Azure Key Vault is a secret store: a centralized cloud service for storing app secrets - configuration values like passwords and connection strings that must remain secure at all times. Key Vault helps you control your apps' secrets by keeping them in a single central location and providing secure access, permissions control, and access logging.

The main benefits of using Key Vault are:

  • Separation of sensitive app information from other configuration and code, reducing risk of accidental leaks
  • Restricted secret access with access policies tailored to the apps and individuals that need them
  • Centralized secret storage, allowing required changes to happen in only one place
  • Access logging and monitoring to help you understand how and when secrets are accessed

Secrets are stored in individual vaults, which are Azure resources used to group secrets together. Secret access and vault management is accomplished via a REST API, which is also supported by all of the Azure management tools as well as client libraries available for many popular languages. Every vault has a unique URL where its API is hosted.

Shared access signatures

If an external third-party application needs access to your data, you'll need to secure their connections without using storage account keys. For untrusted clients, use a shared access signature (SAS). A shared access signature is a string that contains a security token that can be attached to a URI. Use a shared access signature to delegate access to storage objects and specify constraints, such as the permissions and the time range of access. You can give a customer a shared access signature token.

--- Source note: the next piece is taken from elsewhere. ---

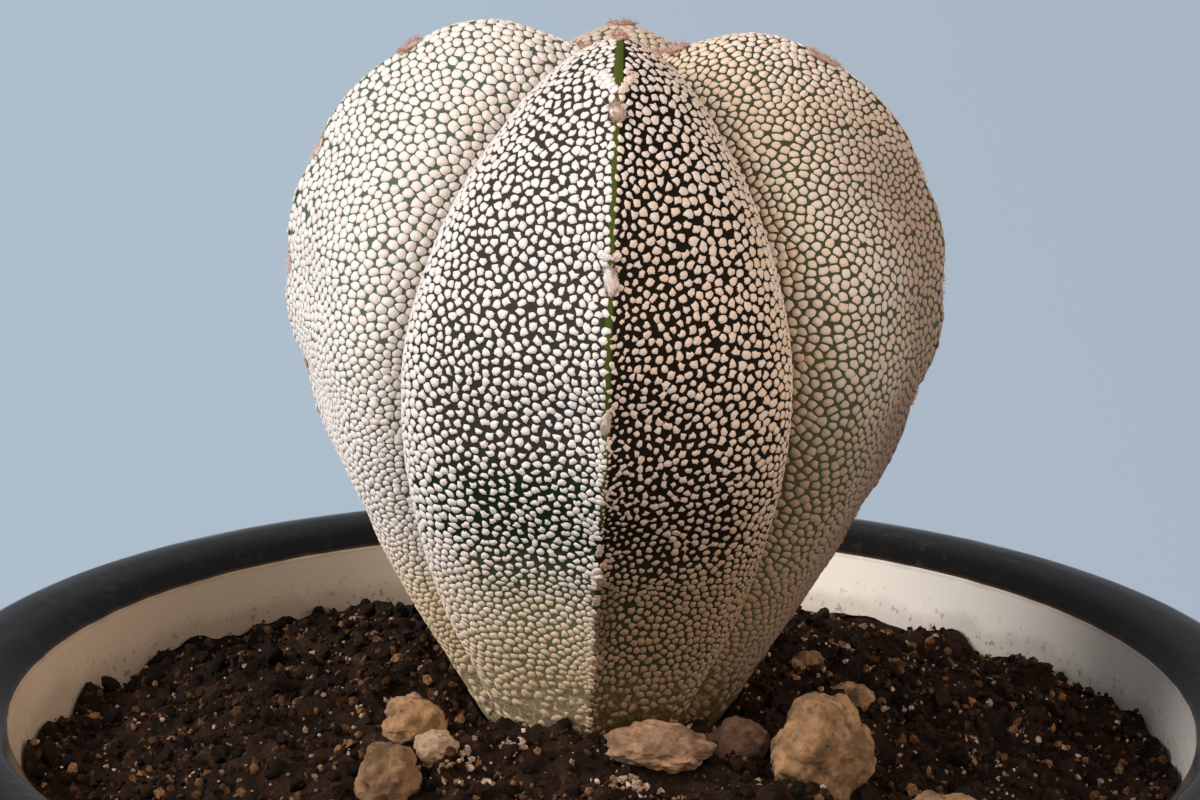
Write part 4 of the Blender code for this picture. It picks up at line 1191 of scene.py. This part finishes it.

Types of shared access signatures

You can use a service-level shared access signature to allow access to specific resources in a storage account. You'd use this type of shared access signature, for example, to allow an app to retrieve a list of files in a file system or to download a file.

Use an account-level shared access signature to allow access to anything that a service-level shared access signature can allow, plus additional resources and abilities. For example, you can use an account-level shared access signature to allow the ability to create file systems.